More than 20 Republican Party officials and leading figures in the party’s establishment convened Monday for dinner with Republican National Committee Chairman Reince Priebus to discuss the possibility of a brokered GOP convention. A brokered convention would triggered if no candidate won enough committed primary delegates to win the nomination on a first-ballot vote. Rounds of ballot votes could extend for hours until a candidate has secured sufficient support. The Republican establishment is facing a revolt of its base by its support of Trump and the only solution seems to be a top-down coup against the beast it created. In the words of The Young Turks, the Republican establishment is planning a “coup”, if their primary voters pick Trump. But if convention balloting is seen to be rigged against Trump, denying him the nomination, it would likely cause his supporters to sit out the November election.

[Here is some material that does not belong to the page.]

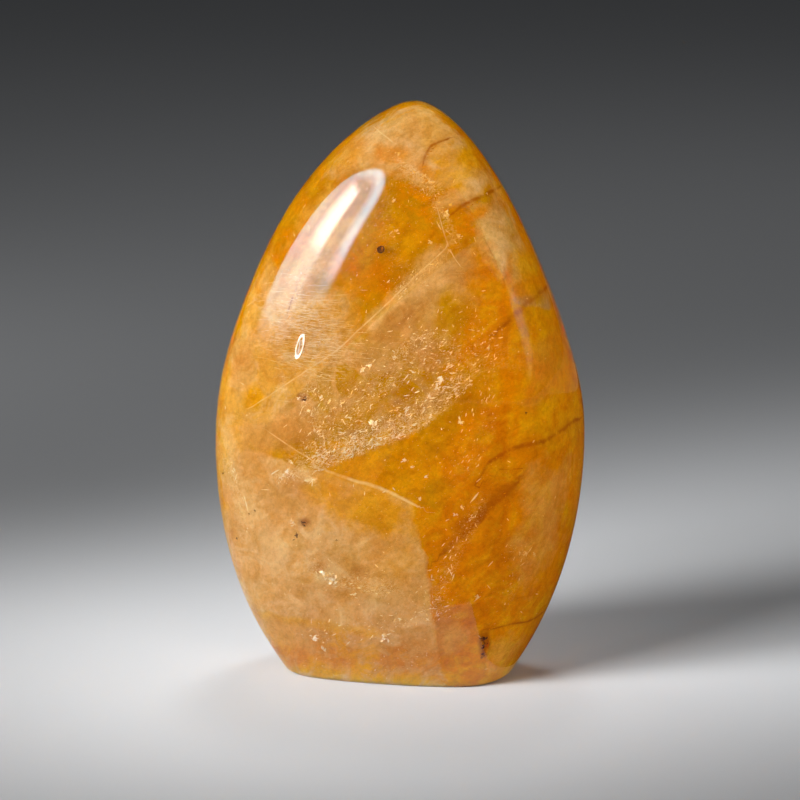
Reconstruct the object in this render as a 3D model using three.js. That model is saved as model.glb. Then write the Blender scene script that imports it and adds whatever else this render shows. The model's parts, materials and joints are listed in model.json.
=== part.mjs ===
// A polished freeform of golden quartz: one solid stone that stands on a sawn base.
//
// The stone was ground by hand as a few broad faces. Each face is a shallow dome that
// looks out to one side, and the polish rounds the edge between one dome and the next.
// Millimetres, +Z up. The origin is the middle of the base, the long way lies along X
// and the broad front looks towards -Y.

import * as THREE from "three";
import { mergeVertices } from "three/addons/utils/BufferGeometryUtils.js";

// Each ground face, once around the stone:
//   bearing  the way that the face looks, in degrees from +X towards +Y
//   reach    how far out it lies from the stone's axis, at its belly
//   belly    the height at which it lies furthest out
//   rise     the radius of its curve from the base up to the tip
//   wrap     the radius of its curve around the stone
const GROUND_FACES = [
  { bearing: 14, reach: 49.0, belly: 63, rise: 106, wrap: 30 },
  { bearing: -36, reach: 41.4, belly: 57.5, rise: 128, wrap: 60 },
  { bearing: -92, reach: 25.2, belly: 58, rise: 183, wrap: 96 },
  { bearing: -148, reach: 47.0, belly: 52, rise: 105, wrap: 45 },
  { bearing: 178, reach: 50.5, belly: 62, rise: 96.5, wrap: 26 },
  { bearing: 140, reach: 45.3, belly: 57, rise: 113, wrap: 40 },
  { bearing: 88, reach: 28.5, belly: 57, rise: 173, wrap: 76 },
  { bearing: 40, reach: 50.5, belly: 61, rise: 111, wrap: 40 },
];

// The blunt tip is one more dome, which looks straight up.
const TIP_HEIGHT = 142;
const TIP_RADIUS = 14.4;

const EDGE_SOFTNESS = 2.4; // how far the polish rounds the edge between two domes
const BASE_BEVEL = 0.7; // the sawn base's edge, taken off by hand

// The stone's rough half sizes, which only spread the mesh evenly around it.
const HALF_WIDTH = 44;
const HALF_DEPTH = 27;

const SIDE_DIVISIONS = 22; // mesh columns on each of the four sides
const ROWS = 28; // mesh rows from the base up to the cap
const ROW_CROWDING = 1.25; // radians: 0 spaces the rows evenly, more crowds the upper ones
const CAP_HEIGHT = 134; // where the rows end and the cap over the tip starts
const CAP_CENTRE = 110; // the height on the axis that the cap is spread from

const SEARCH_REACH = 120; // longer than any way from the axis to the surface
const SEARCH_STEPS = 40;

const STONE_COLOUR = 0xd9a04a;
const STONE_ROUGHNESS = 0.08;

// How far outside one ground face a point lies. It is negative inside the face.
function outsideFace(point, face) {
  const bearing = THREE.MathUtils.degToRad(face.bearing);
  const out = point.x * Math.cos(bearing) + point.y * Math.sin(bearing);
  const across = point.y * Math.cos(bearing) - point.x * Math.sin(bearing);
  const fromBelly = point.z - face.belly;
  const leanIn = face.rise - Math.sqrt(face.rise ** 2 - fromBelly ** 2);
  return out + across ** 2 / (2 * face.wrap) + leanIn - face.reach;
}

function outsideTip(point) {
  return point.z - TIP_HEIGHT + (point.x ** 2 + point.y ** 2) / (2 * TIP_RADIUS);
}

// How far outside the whole stone a point lies: a maximum over all of the domes that
// turns softly from one to the next.
function outsideStone(point) {
  const depths = GROUND_FACES.map((face) => outsideFace(point, face));
  depths.push(outsideTip(point));
  const deepest = Math.max(...depths);
  let sum = 0;
  for (const depth of depths) {
    sum += Math.exp((depth - deepest) / EDGE_SOFTNESS);
  }
  return deepest + EDGE_SOFTNESS * Math.log(sum);
}

// The point where a straight line from inside the stone reaches its surface.
function surfaceAlong(start, direction) {
  const way = direction.clone().normalize();
  let inside = 0;
  let outside = SEARCH_REACH;
  for (let step = 0; step < SEARCH_STEPS; step += 1) {
    const middle = (inside + outside) / 2;
    const isInside = outsideStone(start.clone().addScaledVector(way, middle)) < 0;
    inside = isInside ? middle : inside;
    outside = isInside ? outside : middle;
  }
  return start.clone().addScaledVector(way, inside);
}

// The direction, seen from above, that a place on the rim of a square stands for. Equal
// steps along the square's sides turn by equal angles.
function rimDirection(x, y) {
  const eighthTurn = Math.PI / 4;
  let turn;
  if (Math.abs(x) >= Math.abs(y)) {
    turn = (x > 0 ? 0 : Math.PI) + (eighthTurn * y) / x;
  } else {
    turn = Math.sign(y) * 2 * eighthTurn - (eighthTurn * x) / y;
  }
  return new THREE.Vector3(HALF_WIDTH * Math.cos(turn), HALF_DEPTH * Math.sin(turn), 0);
}

function sidePoint(direction, height) {
  return surfaceAlong(new THREE.Vector3(0, 0, height), direction);
}

// The edge of the base, drawn in by the width of the bevel.
function baseRimPoint(direction) {
  const edge = sidePoint(direction, 0);
  return edge.setLength(edge.length() - BASE_BEVEL);
}

// The rows draw closer together towards the tip, where the stone leans in fastest.
function rowHeight(row) {
  const share = (row - 1) / (ROWS - 1);
  const risen = Math.sin(share * ROW_CROWDING) / Math.sin(ROW_CROWDING);
  return BASE_BEVEL + risen * (CAP_HEIGHT - BASE_BEVEL);
}

// The cap is spread from a point on the axis: its middle lies over that point, and its
// rim is the uppermost row.
function capPoint(direction, fromMiddle) {
  const centre = new THREE.Vector3(0, 0, CAP_CENTRE);
  const overCentre = new THREE.Vector3(0, 0, TIP_HEIGHT);
  const aim = overCentre.lerp(sidePoint(direction, CAP_HEIGHT), fromMiddle);
  return surfaceAlong(centre, aim.sub(centre));
}

// Moves one vertex of the starting box, which runs from -1 to 1 each way, to its place
// on the stone: the box's upright sides become the rows, its top the cap and its bottom
// the sawn base.
function placeOnStone(corner) {
  const fromMiddle = Math.max(Math.abs(corner.x), Math.abs(corner.y));
  const row = Math.round(((corner.z + 1) / 2) * ROWS);
  const direction = fromMiddle > 0 ? rimDirection(corner.x, corner.y) : new THREE.Vector3(1, 0, 0);
  if (row === 0) {
    return baseRimPoint(direction).multiplyScalar(fromMiddle);
  }
  if (row === ROWS && fromMiddle < 1) {
    return capPoint(direction, fromMiddle);
  }
  return sidePoint(direction, rowHeight(row));
}

function makeStoneGeometry() {
  const box = new THREE.BoxGeometry(2, 2, 2, SIDE_DIVISIONS, SIDE_DIVISIONS, ROWS);
  box.deleteAttribute("normal");
  box.deleteAttribute("uv");
  const geometry = mergeVertices(box);
  const position = geometry.getAttribute("position");
  const corner = new THREE.Vector3();
  for (let index = 0; index < position.count; index += 1) {
    const placed = placeOnStone(corner.fromBufferAttribute(position, index));
    position.setXYZ(index, placed.x, placed.y, placed.z);
  }
  geometry.computeBoundingBox();
  const middle = geometry.boundingBox.getCenter(new THREE.Vector3());
  geometry.translate(-middle.x, -middle.y, 0);
  geometry.computeVertexNormals();
  return geometry;
}

const stoneMaterial = new THREE.MeshStandardMaterial({
  color: STONE_COLOUR,
  roughness: STONE_ROUGHNESS,
  metalness: 0,
});

const stone = new THREE.Mesh(makeStoneGeometry(), stoneMaterial);
stone.name = "freeform";

const group = new THREE.Group();
group.add(stone);

export default group;
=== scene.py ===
import json
import math
import random
from contextlib import contextmanager

import bpy
from bpy.props import FloatProperty, FloatVectorProperty, PointerProperty
from mathutils import Matrix, Vector

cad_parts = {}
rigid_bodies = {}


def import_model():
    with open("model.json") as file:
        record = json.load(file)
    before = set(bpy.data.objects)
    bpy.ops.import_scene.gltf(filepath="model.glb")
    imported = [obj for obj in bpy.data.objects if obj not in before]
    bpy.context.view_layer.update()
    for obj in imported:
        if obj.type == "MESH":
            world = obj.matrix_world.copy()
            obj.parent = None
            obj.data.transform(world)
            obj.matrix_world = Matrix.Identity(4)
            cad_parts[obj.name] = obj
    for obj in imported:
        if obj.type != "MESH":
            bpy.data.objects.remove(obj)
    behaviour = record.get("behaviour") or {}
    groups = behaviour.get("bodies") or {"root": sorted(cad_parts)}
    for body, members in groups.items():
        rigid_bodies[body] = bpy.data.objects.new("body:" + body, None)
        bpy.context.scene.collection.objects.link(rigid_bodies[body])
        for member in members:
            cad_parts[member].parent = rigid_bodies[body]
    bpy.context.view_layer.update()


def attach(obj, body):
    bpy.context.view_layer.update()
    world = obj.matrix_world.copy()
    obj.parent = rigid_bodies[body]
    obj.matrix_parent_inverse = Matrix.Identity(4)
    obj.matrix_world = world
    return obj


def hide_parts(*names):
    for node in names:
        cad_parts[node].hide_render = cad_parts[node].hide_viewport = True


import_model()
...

And then there is the specter of Trump running as a third party candidate, which would be an even worse fate for down ballot GOP candidates. Trump, though he has already pledged that he would not run as a third-party candidate in 2016." GOP candidate Ben Carson said of Priebus' dinner meeting: "If the powerful try to manipulate it, the Republican National Convention in Cleveland next summer may be the last convention." Carson further said, "If this was the beginning of a plan to subvert the will of the voters and replace it with the will of the political elite, I assure you Donald Trump will not be the only one leaving the party."
That, then, is the question for 2016: will the supporters of Trump and Carson leave the party - stay home and not vote next November - if a more moderate candidate, like JEB Bush, is chosen by the convention to be the GOP nominee for president?